Ask questions if anything looks off. Small line-item differences may be normal, but you should understand why they changed. A good mortgage advisor will walk you through the numbers clearly, not rush you past them.

10. Think past closing

The day you get the keys is not the finish line for your finances. Set up your emergency fund again if it took a hit. Track your payment due date, escrow changes, and annual insurance review. If rates improve later, refinancing may become part of your long-term strategy, but the first goal is stability.

A strong first purchase puts you in position to build equity, protect your budget, and make better financial moves later. That is the real win.

First time home buyer steps: common questions

How much do I need for a first home purchase?

It depends on the loan. Some buyers put down 3% on conventional, 3.5% on FHA, or 0% with eligible VA or USDA financing. But you also need closing costs and post-closing cash reserves for practical safety.

Is pre-qualification enough to make an offer?

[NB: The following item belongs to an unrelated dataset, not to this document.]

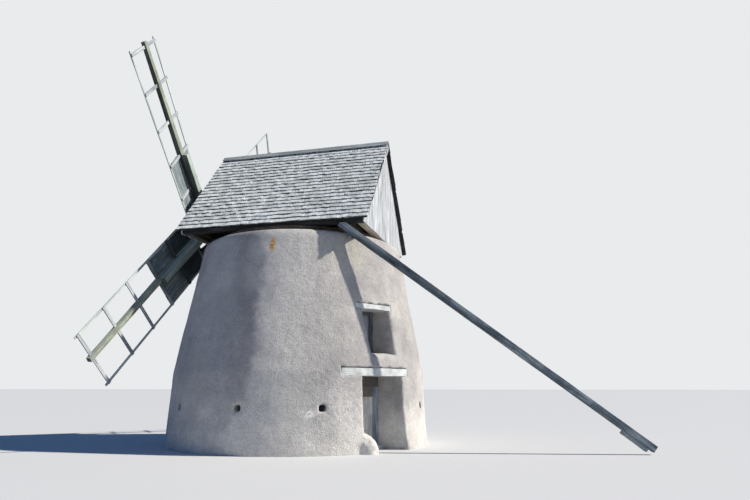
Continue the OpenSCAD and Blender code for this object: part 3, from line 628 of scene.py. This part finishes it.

Sometimes, but a stronger pre-approval is usually better. It gives sellers more confidence and helps you catch financing issues early.

What credit score is best for first-time buyers?

Higher scores usually mean better pricing. Around 620 is a common conventional benchmark, while FHA may allow lower scores. The exact cutoff depends on the lender, the loan program, and the full file.

Should I buy at the top of my approval range?

Usually, caution wins. Approval is not the same as comfort. Leave room for repairs, taxes, insurance changes, and everyday life.

If you want this process to feel less confusing, work with someone who can explain the numbers in plain English, compare options honestly, and help you make a decision that still feels right after closing. That is how a first home becomes a smart move, not just a fast one.